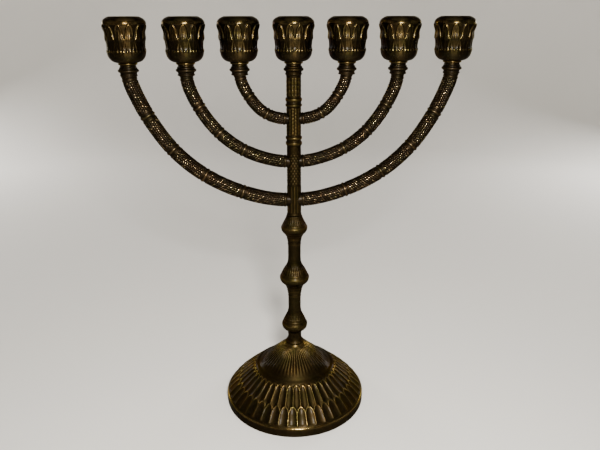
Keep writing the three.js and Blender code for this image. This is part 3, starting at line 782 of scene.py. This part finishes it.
def cup_relief(th, r, z, s):
    per = 360.0 / LEAVES
    a = (np.degrees(th) + per / 2) % per - per / 2     # from a leaf's centre line, in degrees
    mm = 12.7 * math.pi / 180
    x = np.abs(a) * mm
    half = per / 2 * mm
    zz = np.linspace(284, 296, 200)
    Wd = np.interp(z, _WZ, _WX)
    sl = np.interp(z, zz, np.gradient(np.interp(zz, _WZ, _WX), 12 / 199))
    d = (x - Wd) / np.sqrt(1 + sl ** 2)
    rise = smoothstep(283.9, 286.1, z)
    up = rise * (1 - smoothstep(294.4, 295.4, z)) * (r > 10)
    edge = bell(d, 0.27)
    full = np.sqrt(np.clip(1 - (x / np.maximum(Wd, 0.05)) ** 2, 0, 1)) * (d < 0)
    vein = bell(x, 0.22) * (1 - smoothstep(291.0, 293.6, z))
    side_vein = bell(x - Wd * 0.52, 0.15) * (1 - smoothstep(290.0, 292.0, z))
    gap = smoothstep(0.05, 0.7, d)
    puff = 0.48 * (1 - smoothstep(285.6, 291.6, z))
    h_up = 0.38 * edge + (0.12 + puff) * full + 0.20 * vein + 0.16 * side_vein - 0.40 * gap - 0.10
    # under every gap two legs run down and apart; a third short rib stands under the leaf
    leg_x = half - np.clip(284.9 - z, 0, 9) * 0.215
    low = smoothstep(276.2, 280.4, z) * (1 - rise) * (r > 10)
    grow = 1 - smoothstep(278.5, 284.0, z)
    leg = bell(x - leg_x, 0.25 + 0.11 * grow)
    mid = bell(x, 0.25 + 0.09 * grow)
    floor = smoothstep(277.8, 281.5, z)
    h_low = (0.20 + 0.06 * grow) * leg + 0.13 * mid - floor * np.where(x < leg_x, 0.10, 0.24)
    # round bead at every foot
    k = (a / 10.0 + 0.5) % 1.0 - 0.5
    bead = np.sqrt(np.clip(1 - (k * 10.0 * mm / 0.80) ** 2 - ((z - 278.2) / 0.95) ** 2, 0, 1)) * (r > 10)
    c = np.clip(np.cos(2 * math.pi * k), 0, 1)
    tail = c * window(z, 273.4, 276.4, 277.4, 278.6) * (r > 9)
    swell = 0.55 * smoothstep(279.2, 284.6, z) * (1 - smoothstep(285.6, 291.6, z)) * (r > 10)
    h = up * h_up + low * h_low + 0.24 * bead + 0.05 * tail + swell
    w = np.full_like(z, 0.14)
    w = w + up * (0.50 * edge + 0.44 * vein + 0.36 * side_vein - 0.10 * gap - 0.03 * full)
    w = w + low * (0.20 * np.maximum(leg, 0.7 * mid) - 0.06)
    w = np.maximum(w, 0.08 + 0.40 * bead)
    w = np.where((z < 276.5) & (r > 6.9), 0.12 + 0.05 * smoothstep(274.0, 276.5, z), w)
    w = np.maximum(w, 0.50 * bell(z - 269.8, 0.6) * (r < 7.2) * (r > 5))
    w = np.maximum(w, 0.36 * window(z, 294.4, 295.2, 297.4, 299.2) * (r > 9))
    w = np.where((z > 298.8) & (r > 8.5), 0.28, w)
    bore = (r < 8.7) & (z > 277.0)
    w = np.where(bore, 0.18 + 0.10 * smoothstep(292, 300, z), w)
    h = np.where((r < 8.7) & (z > 271), 0, h)
    gloss = 0.30 * up * np.maximum(edge, vein) + 0.50 * bead + 0.45 * window(z, 294.4, 295.4, 299.2, 299.9) * (r > 9)
    return h, np.clip(w, 0, 1), np.clip(gloss, 0, 1)


def make_cup(place_name, x, body, phase_deg):
    foot = spline([(5.6, 267.8), (5.35, 268.4), (5.45, 269.0)], 0.3)
    ring = spline([(5.45, 269.0), (6.2, 269.2), (6.55, 269.7), (6.35, 270.3), (6.1, 270.5)], 0.3)
    bowl = spline([(6.1, 270.5), (7.4, 270.6), (9.2, 271.2), (10.4, 272.0), (11.35, 273.0), (12.1, 274.3), (12.6, 275.9), (12.8, 277.4),
                   (12.62, 279.2), (12.42, 281.0), (12.35, 283.0), (12.42, 285.2), (12.65, 287.4), (12.95, 289.3),
                   (13.4, 291.0), (13.9, 292.3), (14.2, 293.4), (14.3, 294.5), (14.25, 295.8), (13.9, 297.0),
                   (13.2, 297.95), (12.3, 298.7), (11.2, 299.35), (10.1, 299.8), (9.4, 299.95)], 0.30)
    prof = join(
        [(0.0, 274.2), (2.0, 274.2), (2.12, 274.1)],
        [(2.12, 274.1), (2.12, 271.0), (2.12, 267.9), (2.3, 267.7)],
        [(2.3, 267.7), (5.35, 267.7), (5.6, 267.8)],
        foot, ring, bowl,
        spline([(9.4, 299.95), (8.95, 299.9), (8.7, 299.6), (8.6, 299.1)], 0.25),
        spline([(8.6, 299.1), (8.6, 278.0)], 2.4),
        [(8.6, 278.0), (8.45, 277.55), (8.1, 277.4)],
        [(8.1, 277.4), (4.0, 277.4), (0.0, 277.4)],
    )
    ob = turned(f"cup_{place_name}_cast", prof, 288, cup_relief, centre=(x, 0.0), phase=math.radians(phase_deg))
    place(ob, mat_cup, "cup_brass", body, f"cup_{place_name}")


# leaf phase of each cup, from the direction that faces the front
CUPS = [
    ("outer_left", -112.2, "cup_1", -67.0), ("middle_left", -73.6, "cup_2", -86.0),
    ("inner_left", -37.2, "cup_3", -91.5), ("centre", 0.0, "cup_4", -105.3),
    ("inner_right", 37.2, "cup_5", -103.0), ("middle_right", 73.6, "cup_6", -103.8),
    ("outer_right", 112.2, "cup_7", -105.6),
]
for place_name, x, body, ph in CUPS:
    make_cup(place_name, x, body, ph)

# ------------------------------------------------------------------ fasteners


def thread(z0, z1, pitch=0.8, depth=0.22):
    def f(th, r, z, s):
        q = (z / pitch - th / (2 * math.pi)) % 1.0
        tri = 1 - np.abs(2 * q - 1)
        zone = np.zeros_like(z)
        for a, b in z0 if isinstance(z0, list) else [(z0, z1)]:
            zone = np.maximum(zone, window(z, a, a + 0.5, b - 0.5, b))
        zone = zone * (r > 1.5)
        return -depth * (1 - tri) * zone, 0.3 + 0.3 * tri * zone
    return f


def make_rod(name, node, x, r, z0, z1, spans, cols, body):
    def dense(a, b, fine):
        return spline([(r, a), (r, b)], 0.16 if fine else 4.0)
    runs, at = [], z0 + 0.5
    for a, b in spans:
        a, b = max(a, z0 + 0.5), min(b, z1 - 0.5)
        if a > at + 0.1:
            runs.append(dense(at, a, False))
        runs.append(dense(a, b, True))
        at = b
    if at < z1 - 0.6:
        runs.append(dense(at, z1 - 0.5, False))
    prof = join([(0, z0), (r - 0.5, z0), (r, z0 + 0.5)], *runs, [(r, z1 - 0.5), (r - 0.5, z1), (0, z1)])
    ob = turned(name, prof, cols, thread([tuple(s) for s in spans], None), centre=(x, 0.0))
    place(ob, mat_steel, "fastener_steel", body, node)


make_rod("tie_rod_threaded", "tie_rod", 0.0, 2.45, 35.5, 165.6, [(35.5, 47.0), (150.0, 165.6)], 28, "tree")
for place_name, x, _b, _p in CUPS:
    make_rod(f"stud_{place_name}_threaded", f"stud_{place_name}", x, 1.98, 258.0, 273.6, [(258.0, 273.6)], 24, "tree")


def make_washer():
    prof = [(2.85, 42.1), (2.95, 42.0), (6.7, 42.0), (7.0, 42.25), (7.0, 42.95), (6.7, 43.2), (2.95, 43.2), (2.85, 43.1)]
    ob = turned("base_washer_pressed", prof, 64)
    place(ob, mat_steel, "fastener_steel", "base", "base_washer")


make_washer()


def make_nut():
    """Hexagon nut with chamfered corners and a round bore."""
    cols = 96
    th = np.arange(cols) * 2 * math.pi / cols
    af = 4.0
    hexr = af / np.cos((th + math.pi / 6) % (math.pi / 3) - math.pi / 6)
    corner = 4.15
    z0, z1 = 37.7, 41.7
    rows = []
    for r_of, z in ((2.85, z0 + 0.25), (3.05, z0), (np.minimum(hexr, corner) - 0.25, z0), (np.minimum(hexr, corner + 0.12), z0 + 0.18),
                    (hexr, z0 + 0.75), (hexr, z0 + 1.4), (hexr, z1 - 1.4), (hexr, z1 - 0.75), (np.minimum(hexr, corner + 0.12), z1 - 0.18),
                    (np.minimum(hexr, corner) - 0.25, z1), (3.05, z1), (2.85, z1 - 0.25), (2.85, (z0 + z1) / 2)):
        rr = np.broadcast_to(np.asarray(r_of, float), th.shape)
        rows.append(np.stack([rr * np.cos(th), rr * np.sin(th), np.full_like(th, z)], -1))
    V = np.array(rows)
    quads = grid_faces(len(rows), cols, closed_rows=True)
    ob = make_mesh("base_nut_hex", V.reshape(-1, 3), quads, [], np.full(V.shape[0] * cols, 0.4))
    m = ob.modifiers.new("split", "EDGE_SPLIT")
    m.split_angle = math.radians(35)
    dg = bpy.context.evaluated_depsgraph_get()
    me = bpy.data.meshes.new_from_object(ob.evaluated_get(dg))
    ob.modifiers.clear()
    ob.data = me
    place(ob, mat_steel, "fastener_steel", "tree", "base_nut")


make_nut()

# ------------------------------------------------------------------ stage


def matte(name, colour, rough=0.9):
    m = bpy.data.materials.new(name)
    m.use_nodes = True
    N, L = m.node_tree.nodes, m.node_tree.links
    b = N["Principled BSDF"]
    n = N.new("ShaderNodeTexNoise")
    n.inputs["Scale"].default_value = 3.0
    c = ramp(N, [(0.3, tuple(0.97 * v for v in colour)), (0.7, colour)])
    L.new(n.outputs["Fac"], c.inputs["Fac"])
    L.new(c.outputs["Color"], b.inputs["Base Color"])
    b.inputs["Roughness"].default_value = rough
    b.inputs["Specular IOR Level"].default_value = 0.2
    return m


def make_stage():
    """Round pale floor that sweeps up into a wall, the same on every side."""
    pts = [(0.0, 0.0), (0.3, 0.0), (0.7, 0.0), (0.95, 0.0)]
    for k in range(1, 13):
        t = k / 12 * math.pi / 2
        pts.append((0.95 + 0.35 * math.sin(t), 0.35 - 0.35 * math.cos(t)))
    pts += [(1.3, 0.8), (1.3, 1.6), (1.3, 2.4)]
    cols = 96
    verts = [(0.0, 0.0, -0.0002)]
    for r, z in pts[1:]:
        for j in range(cols):
            t = 2 * math.pi * j / cols
            verts.append((r * math.cos(t), r * math.sin(t), z - 0.0002))
    faces = [(0, 1 + j, 1 + (j + 1) % cols) for j in range(cols)]
    for i in range(len(pts) - 2):
        for j in range(cols):
            a, b = 1 + i * cols + j, 1 + i * cols + (j + 1) % cols
            faces.append((a, a + cols, b + cols, b))
    me = bpy.data.meshes.new("studio_floor")
    me.from_pydata(verts, [], faces)
    for p in me.polygons:
        p.use_smooth = True
    ob = bpy.data.objects.new("studio_floor", me)
    bpy.context.scene.collection.objects.link(ob)
    me.materials.append(matte("studio_floor_paint", (0.70, 0.68, 0.64)))


make_stage()


def area(name, loc, target, size, energy, colour=(1, 1, 1), shape="DISK"):
    d = bpy.data.lights.new(name, "AREA")
    d.shape = shape
    d.size = size
    d.energy = energy
    d.color = colour
    o = bpy.data.objects.new(name, d)
    o.location = loc
    o.rotation_euler = (Vector(target) - Vector(loc)).to_track_quat("-Z", "Y").to_euler()
    bpy.context.scene.collection.objects.link(o)
    return o


key_at = CAM + RIGHT * 0.05 + UP * 0.075 - FWD * 0.05
area("key", key_at, (0, 0, 0.19), 0.08, 7.4, (1.0, 0.97, 0.91))
area("soft_top", (0.0, 0.0, 1.55), (0, 0, 0), 1.3, 4.6, (1.0, 0.99, 0.97))
area("fill_left", (-1.0, -0.35, 0.75), (0, 0, 0.2), 0.6, 0.4, (0.95, 0.98, 1.0))
area("fill_right", (1.0, -0.35, 0.75), (0, 0, 0.2), 0.6, 0.4, (1.0, 0.98, 0.95))
area("back_left", (-0.80, 0.86, 0.32), (0, 0, 0.16), 0.3, 6.0, (1.0, 0.98, 0.96))
area("back_right", (0.86, 0.66, 0.32), (0, 0, 0.16), 0.3, 6.0, (1.0, 0.98, 0.96))

world = bpy.data.worlds.new("studio_world")
bpy.context.scene.world = world
world.use_nodes = True
world.node_tree.nodes["Background"].inputs[0].default_value = (0.80, 0.82, 0.85, 1)
world.node_tree.nodes["Background"].inputs[1].default_value = 0.05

▸ **REQUEST**: Scan the material above. Copy each line that holds the word "scene".

▸ **RESPONSE TO THE TASK**:
Keep writing the three.js and Blender code for this image. This is part 3, starting at line 782 of scene.py. This part finishes it.
    bpy.context.scene.collection.objects.link(ob)
    bpy.context.scene.collection.objects.link(o)
bpy.context.scene.world = world